Only about 15 homes were scattered in the rectangle between Cyrus Road, about a mile long, and the Mukilteo Speedway, Wiltse said. One man lived in a tree stump, she said.
There were a few scattered businesses along the southern end of the Speedway, but none farther north until the 1980s.
“We used to pull the wagon up and down the road at Christmastime and deliver fruitcakes and roasts to all the neighbors,” Wiltse said. “There was a huge sense of community.”
Shortly before Jonette was born, the family acquired another member: Paint, the horse.
“Everybody knew Paint,” Wiltse said.
“They got so they’d recognize the place by the horse,” said Pearl Tiffany, now 86, who lives with her daughter’s family.
Paint lived the rest of his life on the property, into the 1980s. Also, “I recall we had a cow or two,” Wiltse said.
Pearl Tiffany had a large garden and sold raspberries. She was part of the Speedway Homemakers Club, with the members sharing recipes and domestic crafts.
The boys graduated from Cascade High School, Jonette from Mariner – “the second year it was open,” she said.
John Tiffany ran his own business, Inland Pacific Clearing and Grading. His work included clearing for the Northgate and Aurora Village malls, Wiltse said.
John Tiffany passed away in the mid-’70s. Jonette married a man in the Coast Guard and the couple lived in another house on the property, which extended about five acres north along Cyrus Way.

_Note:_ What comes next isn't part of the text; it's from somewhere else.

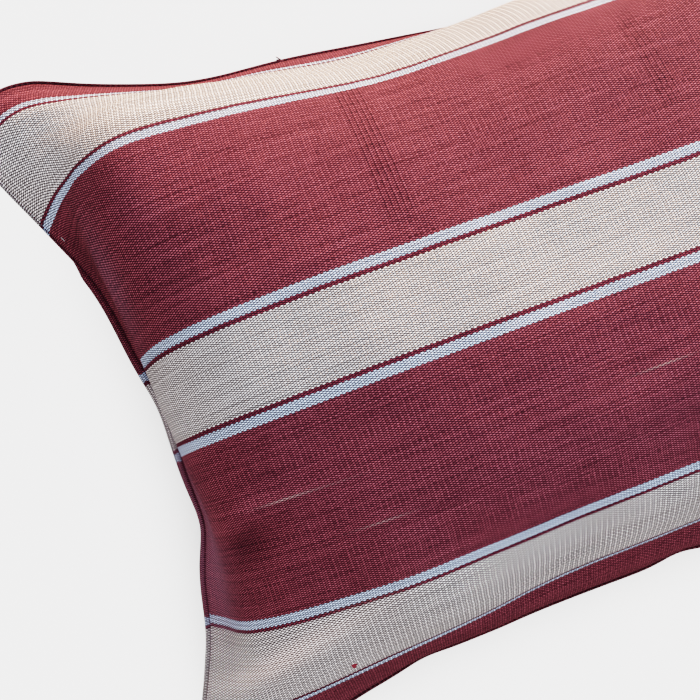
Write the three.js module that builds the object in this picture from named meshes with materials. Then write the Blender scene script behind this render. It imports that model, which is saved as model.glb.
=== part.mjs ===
// A lumbar pillow: two striped cloth panels sewn edge to edge and filled, lying on its back.
// Millimetres, +Z up, +X along the stripes; the resting plane is Z = 0.
// The end with the drawn-in short seam that is seen in close-up points to -X.
import * as THREE from "three";

// Driving dimensions
const clothLength = 600; // flat cloth between the short seams
const clothWidth = 400; // flat cloth between the long seams
const frontCrown = 93; // height of the front above the seam plane
const backCrown = 72; // depth that the back would have if nothing pressed on it
const seamHeight = 62; // seam plane above the resting plane
const endPower = 4.3; // how late the cloth turns down towards a short seam
const sidePower = 2; // the same towards a long seam
const leanAcross = -0.1; // share by which the filling is higher at +Y than in the middle
const seamGather = 0.05; // share by which the stitching draws the short seam at -X together
const gatherReach = 25; // how far into the cloth that goes

// Cloth at the seam
const foldHeight = 2; // rounded edge of each panel beside the stitch line
const foldReach = 6;
const grooveDepth = 1.5; // the stitch line lies this far under the seam plane
const grooveReach = 1;
const lipWidth = 4; // turned edge of the back panel, outside the stitch line
const lipDrop = 5; // its lower side lies this far under the seam plane
const lipReach = 20; // how far under the back the turned edge dies out
const lipCrest = { out: 0.4, rise: 0.3 }; // its upper side: share of its width, and height in mm
const lipRim = { out: 1, rise: -2.2 };

// Corner ears: how far each tip lies above or under the seam plane, and how far in the bend begins
const ears = [
  { end: -1, side: 1, lift: 28, reach: 280 },
  { end: -1, side: -1, lift: -20, reach: 180 },
  { end: 1, side: 1, lift: -6, reach: 200 },
  { end: 1, side: -1, lift: 6, reach: 200 },
];

// Broad swells (above 0) and hollows of the filling, with their places and reaches on the flat cloth
const swells = [
  { along: -270, across: -150, reachAlong: 60, reachAcross: 50, rise: 6 },
  { along: -270, across: 0, reachAlong: 60, reachAcross: 50, rise: 6 },
  { along: -270, across: 75, reachAlong: 60, reachAcross: 50, rise: 5 },
  { along: -270, across: 150, reachAlong: 60, reachAcross: 50, rise: 10 },
  { along: -190, across: -150, reachAlong: 60, reachAcross: 50, rise: -3 },
  { along: -190, across: -75, reachAlong: 60, reachAcross: 50, rise: -6 },
  { along: -190, across: 150, reachAlong: 60, reachAcross: 50, rise: 5 },
  { along: -100, across: -150, reachAlong: 60, reachAcross: 50, rise: -4 },
  { along: -100, across: 0, reachAlong: 60, reachAcross: 50, rise: 4 },
  { along: -100, across: 150, reachAlong: 60, reachAcross: 50, rise: -4 },
  { along: 30, across: -150, reachAlong: 130, reachAcross: 60, rise: -10 },
  { along: 30, across: 150, reachAlong: 130, reachAcross: 60, rise: 4 },
  { along: 270, across: -150, reachAlong: 60, reachAcross: 50, rise: 7 },
  { along: 270, across: 150, reachAlong: 60, reachAcross: 50, rise: 7 },
];
const swellFade = 3; // swells die out where the crown is under a third of its height

// Grid of the cloth
const columns = 53;
const rows = 37;
const edgeGrading = 0.8; // above 0 the stations crowd towards the seams
const slopeSteps = 400; // steps of the running total along a strip
const steepestTurn = 0.95 * Math.PI; // the most that a strip may turn between crown and seam
const turnHalvings = 40; // how finely the turn of a strip is searched for
const netPasses = 8;
const netBlend = 0.7; // share of each new pass that is taken up
const steepSoftness = 0.1; // how gently a thread's run in plan dies out where the cloth stands upright

const maroon = new THREE.MeshStandardMaterial({
  color: 0x7d3038,
  roughness: 0.9,
  metalness: 0,
});

const smooth = (t) => t * t * (3 - 2 * t);
const clamp01 = (t) => Math.min(1, Math.max(0, t));

// Stations from -half to half, closer together near both ends.
function stations(count, half) {
  const turn = (Math.PI / 2) * edgeGrading;
  return Array.from({ length: count }, (_, i) => {
    const s = (2 * i) / (count - 1) - 1;
    return (half * Math.sin(s * turn)) / Math.sin(turn);
  });
}

// Running total of sin(angle * t^power) over t from 0 to 1: the drop of a cloth strip of length 1
// whose slope grows from flat at the crown to angle at the seam.
function dropTable(angle, power) {
  const table = [0];
  let last = 0;
  for (let i = 1; i <= slopeSteps; i++) {
    const next = Math.sin(angle * (i / slopeSteps) ** power);
    table.push(table[i - 1] + (last + next) / 2 / slopeSteps);
    last = next;
  }
  return table;
}

// Height share, 1 at the crown and 0 at the seam, of a strip that drops by height over half its cloth.
function crownProfile(power, height, half) {
  let low = 0;
  let high = steepestTurn;
  for (let i = 0; i < turnHalvings; i++) {
    const middle = (low + high) / 2;
    if (dropTable(middle, power)[slopeSteps] * half < height) low = middle;
    else high = middle;
  }
  const table = dropTable(low, power);
  return (t) => {
    const place = clamp01(t) * slopeSteps;
    const i = Math.min(slopeSteps - 1, Math.floor(place));
    const drop = table[i] + (table[i + 1] - table[i]) * (place - i);
    return 1 - drop / table[slopeSteps];
  };
}

const along = stations(columns, clothLength / 2);
const across = stations(rows, clothWidth / 2);
const makeField = (value) => along.map((a, i) => across.map((b, j) => value(a, b, i, j)));

// Share of the crown's height at each point of the cloth.
const endProfile = crownProfile(endPower, frontCrown, clothLength / 2);
const sideProfile = crownProfile(sidePower, frontCrown, clothWidth / 2);
const crownShare = makeField(
  (a, b) => endProfile(Math.abs(a) / (clothLength / 2)) * sideProfile(Math.abs(b) / (clothWidth / 2)),
);

// Height of the filled front above the seam plane.
const frontHeight = makeField((a, b, i, j) => {
  const share = crownShare[i][j];
  const swell = swells.reduce((sum, place) => {
    const awayAlong = (a - place.along) / place.reachAlong;
    const awayAcross = (b - place.across) / place.reachAcross;
    return sum + place.rise * Math.exp(-(awayAlong ** 2) - awayAcross ** 2);
  }, 0);
  const lean = 1 + (leanAcross * b) / (clothWidth / 2);
  return frontCrown * share * lean + swell * Math.min(1, share * swellFade);
});

// Height of the seam plane over its middle: the corner ears bend up or down.
const earLift = makeField((a, b) =>
  ears.reduce((sum, ear) => {
    const away = Math.hypot(a - (ear.end * clothLength) / 2, b - (ear.side * clothWidth) / 2);
    return sum + ear.lift * smooth(clamp01(1 - away / ear.reach));
  }, 0),
);

// Slopes of a field along the length or across it, between neighbouring stations.
function slopeAlong(field, i, j) {
  const before = Math.max(0, i - 1);
  const after = Math.min(columns - 1, i + 1);
  return (field[after][j] - field[before][j]) / (along[after] - along[before]);
}
function slopeAcross(field, i, j) {
  const before = Math.max(0, j - 1);
  const after = Math.min(rows - 1, j + 1);
  return (field[i][after] - field[i][before]) / (across[after] - across[before]);
}

// Plan of the cloth: both sets of threads keep their length. A thread that climbs or bends sideways
// runs less far in plan, so the seams draw in between the corners. The threads through the middle
// stay straight, and the others are worked out from them in a few passes.
function planOf(height) {
  let sideways = makeField(() => 0); // how far the lengthwise threads bend
  let lengthways = makeField(() => 0); // how far the crosswise threads bend
  let x;
  let y;
  const run = (climb, bend) => {
    const left = 1 - climb ** 2 - bend ** 2;
    return Math.sqrt((left + Math.hypot(left, steepSoftness)) / (1 + Math.hypot(1, steepSoftness)));
  };
  for (let pass = 0; pass < netPasses; pass++) {
    const runX = makeField((a, b, i, j) => run(slopeAlong(height, i, j), sideways[i][j]));
    const runY = makeField((a, b, i, j) => run(slopeAcross(height, i, j), lengthways[i][j]));
    const middleColumn = (columns - 1) / 2;
    const middleRow = (rows - 1) / 2;
    x = makeField(() => 0);
    y = makeField(() => 0);
    for (let j = 0; j < rows; j++) {
      for (let i = middleColumn + 1; i < columns; i++) {
        x[i][j] = x[i - 1][j] + ((runX[i][j] + runX[i - 1][j]) / 2) * (along[i] - along[i - 1]);
      }
      for (let i = middleColumn - 1; i >= 0; i--) {
        x[i][j] = x[i + 1][j] - ((runX[i][j] + runX[i + 1][j]) / 2) * (along[i + 1] - along[i]);
      }
    }
    for (let i = 0; i < columns; i++) {
      for (let j = middleRow + 1; j < rows; j++) {
        y[i][j] = y[i][j - 1] + ((runY[i][j] + runY[i][j - 1]) / 2) * (across[j] - across[j - 1]);
      }
      for (let j = middleRow - 1; j >= 0; j--) {
        y[i][j] = y[i][j + 1] - ((runY[i][j] + runY[i][j + 1]) / 2) * (across[j + 1] - across[j]);
      }
    }
    const blend = pass ? netBlend : 1;
    const mix = (old, now) => makeField((a, b, i, j) => (1 - blend) * old[i][j] + blend * now(i, j));
    sideways = mix(sideways, (i, j) => slopeAlong(y, i, j));
    lengthways = mix(lengthways, (i, j) => slopeAcross(x, i, j));
  }
  return { x, y };
}

const plan = planOf(makeField((a, b, i, j) => frontHeight[i][j] + earLift[i][j]));
plan.y = makeField((a, b, i, j) => {
  const gather = seamGather * Math.exp(-(clothLength / 2 + a) / gatherReach);
  return plan.y[i][j] * (1 - gather);
});

const seamDistance = (a, b) =>
  Math.min(clothLength / 2 - Math.abs(a), clothWidth / 2 - Math.abs(b));
const foldAt = (a, b) => foldHeight * (1 - Math.exp(-seamDistance(a, b) / foldReach));

const seamLevel = makeField((a, b, i, j) => seamHeight + earLift[i][j]);
const frontLevel = makeField((a, b, i, j) => {
  const groove = grooveDepth * Math.exp(-seamDistance(a, b) / grooveReach);
  return seamLevel[i][j] + frontHeight[i][j] + foldAt(a, b) - groove;
});

// The seam loop, counterclockwise from the corner at -X, -Y, as pairs of column and row.
const loop = [];
for (let i = 0; i < columns - 1; i++) loop.push([i, 0]);
for (let j = 0; j < rows - 1; j++) loop.push([columns - 1, j]);
for (let i = columns - 1; i > 0; i--) loop.push([i, rows - 1]);
for (let j = rows - 1; j > 0; j--) loop.push([0, j]);

// Outward direction in plan at each point of the seam loop.
const outward = new Map();
loop.forEach(([i, j], k) => {
  const [iBefore, jBefore] = loop[(k + loop.length - 1) % loop.length];
  const [iAfter, jAfter] = loop[(k + 1) % loop.length];
  const dx = plan.x[iAfter][jAfter] - plan.x[iBefore][jBefore];
  const dy = plan.y[iAfter][jAfter] - plan.y[iBefore][jBefore];
  const length = Math.hypot(dx, dy);
  outward.set(i * rows + j, [dy / length, -dx / length]);
});

// Outward direction for a point inside the cloth: that of the nearest point of the seam.
function outwardAt(i, j) {
  const toSides = [
    { gap: clothLength / 2 + along[i], i: 0, j },
    { gap: clothLength / 2 - along[i], i: columns - 1, j },
    { gap: clothWidth / 2 + across[j], i, j: 0 },
    { gap: clothWidth / 2 - across[j], i, j: rows - 1 },
  ];
  const nearest = toSides.reduce((best, side) => (side.gap < best.gap ? side : best));
  return outward.get(nearest.i * rows + nearest.j);
}

// The back panel: its edge is turned out past the stitch line, and the surface flattens its crown.
const backPoint = (a, b, i, j) => {
  const near = Math.exp(-seamDistance(a, b) / lipReach);
  const [nx, ny] = outwardAt(i, j);
  const level = seamLevel[i][j] - backCrown * crownShare[i][j] - lipDrop * near - foldAt(a, b);
  return [
    plan.x[i][j] + lipWidth * near * nx,
    plan.y[i][j] + lipWidth * near * ny,
    Math.max(0, level),
  ];
};

const points = [];
const add = (point) => points.push(point) - 1;
const front = makeField((a, b, i, j) => add([plan.x[i][j], plan.y[i][j], frontLevel[i][j]]));
const back = makeField((a, b, i, j) => add(backPoint(a, b, i, j)));

// The turned edge between the stitch line and the back panel, as two more rows round the seam loop.
const lipRows = [lipCrest, lipRim].map((row) =>
  loop.map(([i, j]) => {
    const [nx, ny] = outward.get(i * rows + j);
    const x = plan.x[i][j] + row.out * lipWidth * nx;
    const y = plan.y[i][j] + row.out * lipWidth * ny;
    return add([x, y, seamLevel[i][j] + row.rise]);
  }),
);

const faces = [];
const quad = (p, q, r, s) => faces.push(p, q, r, p, r, s);
for (let i = 0; i < columns - 1; i++) {
  for (let j = 0; j < rows - 1; j++) {
    quad(front[i][j], front[i + 1][j], front[i + 1][j + 1], front[i][j + 1]);
    quad(back[i][j + 1], back[i + 1][j + 1], back[i + 1][j], back[i][j]);
  }
}
const rings = [loop.map(([i, j]) => front[i][j]), ...lipRows, loop.map(([i, j]) => back[i][j])];
for (let r = 0; r < rings.length - 1; r++) {
  for (let k = 0; k < loop.length; k++) {
    const next = (k + 1) % loop.length;
    quad(rings[r][next], rings[r][k], rings[r + 1][k], rings[r + 1][next]);
  }
}

// The origin is at the middle of the pillow's outline, on the resting plane.
const box = new THREE.Box3().setFromPoints(points.map((p) => new THREE.Vector3(...p)));
const centre = box.getCenter(new THREE.Vector3());

const cover = new THREE.BufferGeometry();
cover.setAttribute("position", new THREE.Float32BufferAttribute(points.flat(), 3));
cover.setIndex(faces);
cover.translate(-centre.x, -centre.y, 0);
cover.computeVertexNormals();

const filledCover = new THREE.Mesh(cover, maroon);
filledCover.name = "filled_cover";

const pillow = new THREE.Group();
pillow.name = "lumbar_pillow";
pillow.add(filledCover);

export default pillow;
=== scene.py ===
"""Lumbar pillow in striped hand-woven cloth, lying on its back on a pale floor.

The cover is one closed, filled form worked out from its flat cloth: two panels of warp and weft that keep
their length, crowned by the filling and sewn edge to edge. Lengths are metres, in the frame of the solid:
+X along the stripes, +Y across them, +Z up, with the photographed end at -X.
"""

import math
from collections import namedtuple

import bpy
import numpy as np
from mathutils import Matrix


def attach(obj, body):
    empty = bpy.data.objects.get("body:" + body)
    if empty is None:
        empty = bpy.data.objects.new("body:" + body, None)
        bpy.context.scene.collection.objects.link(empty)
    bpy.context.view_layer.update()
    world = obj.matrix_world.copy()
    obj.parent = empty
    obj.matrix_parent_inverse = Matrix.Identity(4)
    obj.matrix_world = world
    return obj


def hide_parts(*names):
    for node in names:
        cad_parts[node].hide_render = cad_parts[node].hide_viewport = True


bl_info = {
    "name": "Striped lumbar pillow",
    "version": (1, 0, 0),
    "blender": (4, 5, 0),
    "location": "3D View > Sidebar > Pillow",
    "description": "Builds a filled pillow in striped hand-woven cloth, with seam, loose threads and stage",
    "category": "Object",
}

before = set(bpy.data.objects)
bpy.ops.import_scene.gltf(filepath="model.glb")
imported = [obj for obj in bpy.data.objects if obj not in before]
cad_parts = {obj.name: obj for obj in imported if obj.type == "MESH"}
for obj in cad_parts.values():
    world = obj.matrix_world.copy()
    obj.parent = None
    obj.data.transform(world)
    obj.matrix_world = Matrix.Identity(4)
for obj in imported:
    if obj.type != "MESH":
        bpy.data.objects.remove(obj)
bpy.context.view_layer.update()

MM = 0.001
SENSOR_WIDTH = 36.0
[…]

The family sold all but about an acre at the corner, containing the family’s home. Pearl continued to live there until 1992, when she moved to Arlington along with her daughter.
The family received numerous offers for the property, including from a storage company and a sheet-metal business, but declined.
“Emotional attachment was a huge part of keeping it,” Wiltse said.
Despite the family’s best efforts to secure the house, determined squatters kept breaking into it, she said. Garbage was continually dumped there. Eventually, it no longer felt like home, Wiltse said.
This year, the city came calling.
Negotiations took a couple of months and the family and the city agreed on a sale price, pending approval of the City Council: $775,000.
“We felt better about selling for city hall compared to some of the other people who contacted us,” Wiltse said.